Unsanitary conditions have health officials concerned in California. A rat infestation from trash has contributed to typhus outbreaks. The bubonic plague which killed millions in the 14th-Century could resurface, some worry. Celebrities like Cher are calling for action. “Los Angeles isn’t taking care of its own. What about the 50,000+ citizens who live on the streets? If my state can’t take [care of] its own, how can it take care of more?”
The president could declare a state of emergency in California and other states by invoking the National Emergencies Act of 1976. He can also invoke the Robert T. Stafford Disaster Relief and Emergency Assistance Act of 1988 and override state officials. The Robert T. Stafford Disaster Relief and Emergency Assistance Act gives FEMA the responsibility for coordinating government-wide relief efforts.

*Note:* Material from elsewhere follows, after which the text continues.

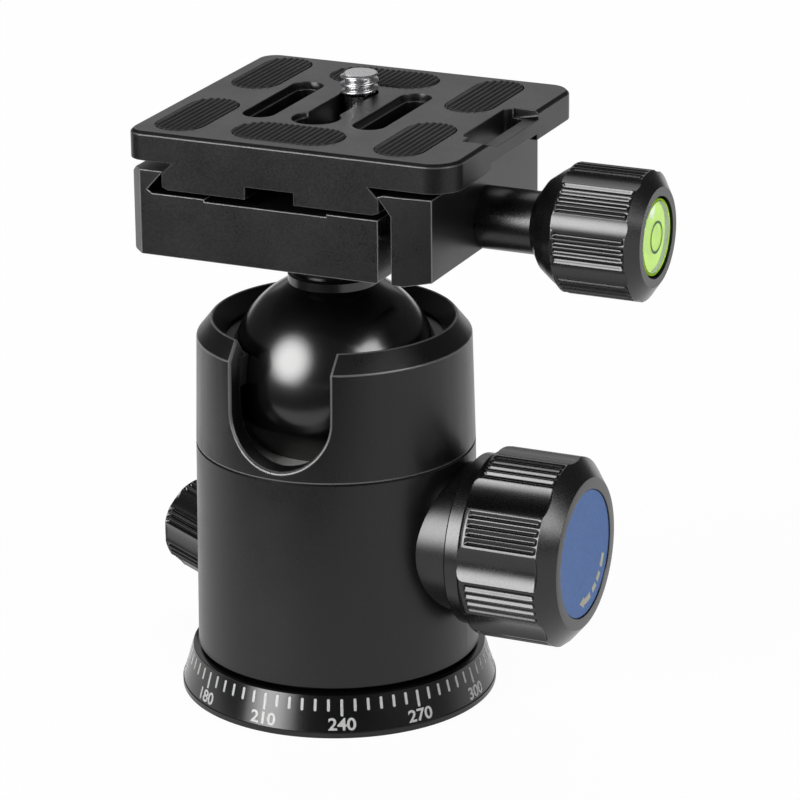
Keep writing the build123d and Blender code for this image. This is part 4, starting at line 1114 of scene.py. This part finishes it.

It implements the Federal Response Plan, which includes the contributions of 28 federal agencies and non-governmental organizations, such as the American Red Cross.
According to Fischer, New York City is following in California’s footsteps.
“President Trump needs to tell the mayor, ‘If you don’t take the bull by the horns and come up with a real solution, then the federal government is going to come in and do what you’re incapable of doing,’” Fischer told the New York Post in an interview. He also asserted Mayor Bill de Blasio’s efforts are “a complete failure.”
New York has the second-highest homeless population in the country. According to a story published by Forbes, California is first with 129,972 people, followed by New York (91,897), Florida (31,030), Texas (25,310) and Washington (22,304).